Object modeling scripts:
•••

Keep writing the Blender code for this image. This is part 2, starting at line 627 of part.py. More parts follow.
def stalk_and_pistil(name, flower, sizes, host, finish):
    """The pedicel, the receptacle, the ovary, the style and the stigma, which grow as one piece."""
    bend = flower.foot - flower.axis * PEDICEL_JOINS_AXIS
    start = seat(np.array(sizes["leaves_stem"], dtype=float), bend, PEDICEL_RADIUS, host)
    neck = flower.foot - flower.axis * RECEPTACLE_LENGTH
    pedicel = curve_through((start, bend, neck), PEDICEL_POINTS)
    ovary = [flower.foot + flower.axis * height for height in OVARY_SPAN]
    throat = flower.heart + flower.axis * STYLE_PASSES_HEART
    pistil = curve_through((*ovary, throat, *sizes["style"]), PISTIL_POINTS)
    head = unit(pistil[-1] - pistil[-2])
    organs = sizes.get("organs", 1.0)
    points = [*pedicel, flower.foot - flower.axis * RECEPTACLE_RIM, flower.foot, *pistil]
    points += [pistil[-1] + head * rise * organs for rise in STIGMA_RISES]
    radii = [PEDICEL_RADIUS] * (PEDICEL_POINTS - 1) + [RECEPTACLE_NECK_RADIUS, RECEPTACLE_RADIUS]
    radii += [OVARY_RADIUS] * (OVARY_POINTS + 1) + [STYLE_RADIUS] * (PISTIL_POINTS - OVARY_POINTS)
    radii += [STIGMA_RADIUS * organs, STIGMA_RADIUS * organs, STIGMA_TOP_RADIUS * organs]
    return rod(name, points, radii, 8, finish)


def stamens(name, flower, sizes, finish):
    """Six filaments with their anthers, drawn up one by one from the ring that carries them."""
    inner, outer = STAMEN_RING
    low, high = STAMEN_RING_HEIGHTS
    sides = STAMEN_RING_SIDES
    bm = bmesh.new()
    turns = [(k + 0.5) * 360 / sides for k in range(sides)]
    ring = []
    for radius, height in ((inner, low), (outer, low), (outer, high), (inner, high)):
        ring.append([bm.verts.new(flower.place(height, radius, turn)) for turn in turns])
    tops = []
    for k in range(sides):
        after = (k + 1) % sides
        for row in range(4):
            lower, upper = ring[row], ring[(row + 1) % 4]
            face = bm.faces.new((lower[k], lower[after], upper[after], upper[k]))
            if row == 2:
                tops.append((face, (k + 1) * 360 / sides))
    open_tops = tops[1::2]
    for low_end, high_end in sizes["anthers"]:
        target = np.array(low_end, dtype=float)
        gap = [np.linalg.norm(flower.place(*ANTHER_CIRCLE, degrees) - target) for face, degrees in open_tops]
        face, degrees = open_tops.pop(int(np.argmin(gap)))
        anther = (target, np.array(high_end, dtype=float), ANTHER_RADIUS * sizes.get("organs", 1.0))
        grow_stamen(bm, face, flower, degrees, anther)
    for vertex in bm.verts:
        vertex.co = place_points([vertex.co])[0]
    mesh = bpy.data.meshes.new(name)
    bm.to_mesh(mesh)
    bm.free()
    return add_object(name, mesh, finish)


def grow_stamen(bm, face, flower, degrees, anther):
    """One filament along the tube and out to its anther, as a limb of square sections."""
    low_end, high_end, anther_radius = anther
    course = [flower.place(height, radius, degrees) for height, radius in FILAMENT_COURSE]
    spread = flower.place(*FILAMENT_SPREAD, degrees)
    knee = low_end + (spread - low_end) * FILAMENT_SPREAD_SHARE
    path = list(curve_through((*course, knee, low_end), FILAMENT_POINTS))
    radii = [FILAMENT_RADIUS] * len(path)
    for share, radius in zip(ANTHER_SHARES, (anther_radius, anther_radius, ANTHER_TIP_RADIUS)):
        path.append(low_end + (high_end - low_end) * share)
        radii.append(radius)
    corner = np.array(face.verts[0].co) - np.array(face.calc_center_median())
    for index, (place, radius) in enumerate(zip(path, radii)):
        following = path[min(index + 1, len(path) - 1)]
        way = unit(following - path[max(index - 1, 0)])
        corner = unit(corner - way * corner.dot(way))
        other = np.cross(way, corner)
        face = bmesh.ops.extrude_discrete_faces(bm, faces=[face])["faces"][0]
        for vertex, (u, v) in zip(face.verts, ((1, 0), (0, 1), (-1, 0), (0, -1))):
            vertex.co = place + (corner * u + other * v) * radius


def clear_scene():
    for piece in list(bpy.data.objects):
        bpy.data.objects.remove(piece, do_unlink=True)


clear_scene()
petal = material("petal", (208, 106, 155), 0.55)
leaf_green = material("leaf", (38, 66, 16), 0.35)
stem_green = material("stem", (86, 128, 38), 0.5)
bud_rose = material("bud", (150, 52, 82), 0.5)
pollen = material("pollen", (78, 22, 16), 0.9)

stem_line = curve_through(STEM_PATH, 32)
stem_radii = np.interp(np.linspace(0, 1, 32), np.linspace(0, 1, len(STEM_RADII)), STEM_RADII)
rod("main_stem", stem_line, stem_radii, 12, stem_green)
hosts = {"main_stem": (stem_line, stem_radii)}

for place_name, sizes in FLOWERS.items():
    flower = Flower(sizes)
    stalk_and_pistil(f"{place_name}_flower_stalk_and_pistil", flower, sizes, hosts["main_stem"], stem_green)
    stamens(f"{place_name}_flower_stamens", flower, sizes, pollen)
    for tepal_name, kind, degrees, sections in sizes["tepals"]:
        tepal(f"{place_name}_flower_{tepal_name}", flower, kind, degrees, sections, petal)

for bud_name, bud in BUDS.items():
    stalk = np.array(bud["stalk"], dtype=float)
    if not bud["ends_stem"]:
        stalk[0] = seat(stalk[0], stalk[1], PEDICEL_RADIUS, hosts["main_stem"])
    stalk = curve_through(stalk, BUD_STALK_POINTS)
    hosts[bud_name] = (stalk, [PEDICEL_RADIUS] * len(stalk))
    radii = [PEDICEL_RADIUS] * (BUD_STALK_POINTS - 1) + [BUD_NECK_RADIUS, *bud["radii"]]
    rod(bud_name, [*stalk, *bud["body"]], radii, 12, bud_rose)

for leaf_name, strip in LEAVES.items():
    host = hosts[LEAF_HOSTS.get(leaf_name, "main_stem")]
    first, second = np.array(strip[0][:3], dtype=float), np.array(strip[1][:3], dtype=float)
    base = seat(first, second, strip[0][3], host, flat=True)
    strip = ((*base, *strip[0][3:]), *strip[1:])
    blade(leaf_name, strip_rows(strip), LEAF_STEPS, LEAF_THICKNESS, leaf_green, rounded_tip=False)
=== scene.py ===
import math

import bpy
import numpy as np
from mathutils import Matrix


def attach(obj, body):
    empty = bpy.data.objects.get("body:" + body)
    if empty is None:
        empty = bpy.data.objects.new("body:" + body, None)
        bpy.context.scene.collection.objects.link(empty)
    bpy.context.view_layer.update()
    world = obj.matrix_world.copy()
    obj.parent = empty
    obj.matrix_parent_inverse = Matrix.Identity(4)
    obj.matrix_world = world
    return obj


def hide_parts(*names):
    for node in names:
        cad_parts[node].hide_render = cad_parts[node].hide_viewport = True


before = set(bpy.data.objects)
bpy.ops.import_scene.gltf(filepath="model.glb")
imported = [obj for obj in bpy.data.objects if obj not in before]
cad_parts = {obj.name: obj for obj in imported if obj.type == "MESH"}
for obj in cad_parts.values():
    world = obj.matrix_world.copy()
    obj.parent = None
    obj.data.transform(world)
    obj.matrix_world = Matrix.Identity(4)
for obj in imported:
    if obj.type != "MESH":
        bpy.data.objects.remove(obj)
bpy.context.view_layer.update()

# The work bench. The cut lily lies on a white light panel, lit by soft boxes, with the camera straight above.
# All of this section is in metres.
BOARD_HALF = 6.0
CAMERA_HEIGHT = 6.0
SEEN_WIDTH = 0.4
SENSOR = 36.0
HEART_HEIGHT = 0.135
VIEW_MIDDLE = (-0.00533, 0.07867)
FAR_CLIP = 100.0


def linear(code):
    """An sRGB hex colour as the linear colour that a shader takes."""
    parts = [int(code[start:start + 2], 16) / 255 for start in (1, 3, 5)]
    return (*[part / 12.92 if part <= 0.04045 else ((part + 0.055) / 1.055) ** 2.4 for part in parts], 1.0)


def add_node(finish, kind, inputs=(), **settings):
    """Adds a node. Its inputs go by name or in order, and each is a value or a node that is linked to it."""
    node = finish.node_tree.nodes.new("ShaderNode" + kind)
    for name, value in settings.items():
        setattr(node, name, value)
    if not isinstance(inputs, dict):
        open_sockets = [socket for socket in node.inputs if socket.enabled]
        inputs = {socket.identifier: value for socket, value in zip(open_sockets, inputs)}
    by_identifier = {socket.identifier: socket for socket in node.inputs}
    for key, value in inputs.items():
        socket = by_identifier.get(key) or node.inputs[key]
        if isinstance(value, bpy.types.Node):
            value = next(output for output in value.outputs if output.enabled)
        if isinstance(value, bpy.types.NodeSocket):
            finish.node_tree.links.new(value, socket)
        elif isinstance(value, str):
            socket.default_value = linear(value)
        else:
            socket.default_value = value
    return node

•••

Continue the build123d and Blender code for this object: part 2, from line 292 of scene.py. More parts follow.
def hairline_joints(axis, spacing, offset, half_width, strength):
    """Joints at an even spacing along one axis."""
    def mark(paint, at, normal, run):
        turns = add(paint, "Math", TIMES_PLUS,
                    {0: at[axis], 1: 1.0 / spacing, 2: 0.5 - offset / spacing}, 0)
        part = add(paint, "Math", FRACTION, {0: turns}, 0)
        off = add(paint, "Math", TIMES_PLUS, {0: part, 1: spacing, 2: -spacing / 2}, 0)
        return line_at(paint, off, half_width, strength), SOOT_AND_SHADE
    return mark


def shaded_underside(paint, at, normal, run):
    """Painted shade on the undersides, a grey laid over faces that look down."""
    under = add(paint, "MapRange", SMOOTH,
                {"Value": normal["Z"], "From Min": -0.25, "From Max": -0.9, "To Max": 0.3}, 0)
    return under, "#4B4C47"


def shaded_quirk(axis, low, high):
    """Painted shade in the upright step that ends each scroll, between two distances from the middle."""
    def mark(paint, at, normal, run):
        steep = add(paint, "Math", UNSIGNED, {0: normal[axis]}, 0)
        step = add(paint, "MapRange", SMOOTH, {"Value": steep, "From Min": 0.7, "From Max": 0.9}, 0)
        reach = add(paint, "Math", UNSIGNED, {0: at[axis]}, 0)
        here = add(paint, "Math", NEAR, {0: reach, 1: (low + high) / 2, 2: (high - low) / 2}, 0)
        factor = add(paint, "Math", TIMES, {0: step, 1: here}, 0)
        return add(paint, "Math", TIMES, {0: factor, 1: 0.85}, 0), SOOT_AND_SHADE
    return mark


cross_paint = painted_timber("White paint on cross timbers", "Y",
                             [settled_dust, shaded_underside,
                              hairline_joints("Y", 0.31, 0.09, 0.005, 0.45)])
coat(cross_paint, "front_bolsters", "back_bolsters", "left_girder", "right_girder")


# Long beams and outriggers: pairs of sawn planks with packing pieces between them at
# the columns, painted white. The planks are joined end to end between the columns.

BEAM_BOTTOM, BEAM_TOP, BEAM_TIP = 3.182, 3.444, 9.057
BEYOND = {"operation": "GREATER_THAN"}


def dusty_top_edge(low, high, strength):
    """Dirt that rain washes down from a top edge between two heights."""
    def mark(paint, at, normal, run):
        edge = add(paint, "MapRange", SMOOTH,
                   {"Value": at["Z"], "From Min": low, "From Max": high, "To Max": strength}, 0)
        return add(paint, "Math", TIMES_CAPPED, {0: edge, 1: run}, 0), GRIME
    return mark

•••

_Aim of the task_
Above are the records; from them, give again exactly the lines from the one containing "for leaf_name, strip" to the one containing "for node in", both lines included, and nothing more.

_Full output_
for leaf_name, strip in LEAVES.items():
    host = hosts[LEAF_HOSTS.get(leaf_name, "main_stem")]
    first, second = np.array(strip[0][:3], dtype=float), np.array(strip[1][:3], dtype=float)
    base = seat(first, second, strip[0][3], host, flat=True)
    strip = ((*base, *strip[0][3:]), *strip[1:])
    blade(leaf_name, strip_rows(strip), LEAF_STEPS, LEAF_THICKNESS, leaf_green, rounded_tip=False)
=== scene.py ===
import math

import bpy
import numpy as np
from mathutils import Matrix


def attach(obj, body):
    empty = bpy.data.objects.get("body:" + body)
    if empty is None:
        empty = bpy.data.objects.new("body:" + body, None)
        bpy.context.scene.collection.objects.link(empty)
    bpy.context.view_layer.update()
    world = obj.matrix_world.copy()
    obj.parent = empty
    obj.matrix_parent_inverse = Matrix.Identity(4)
    obj.matrix_world = world
    return obj


def hide_parts(*names):
    for node in names:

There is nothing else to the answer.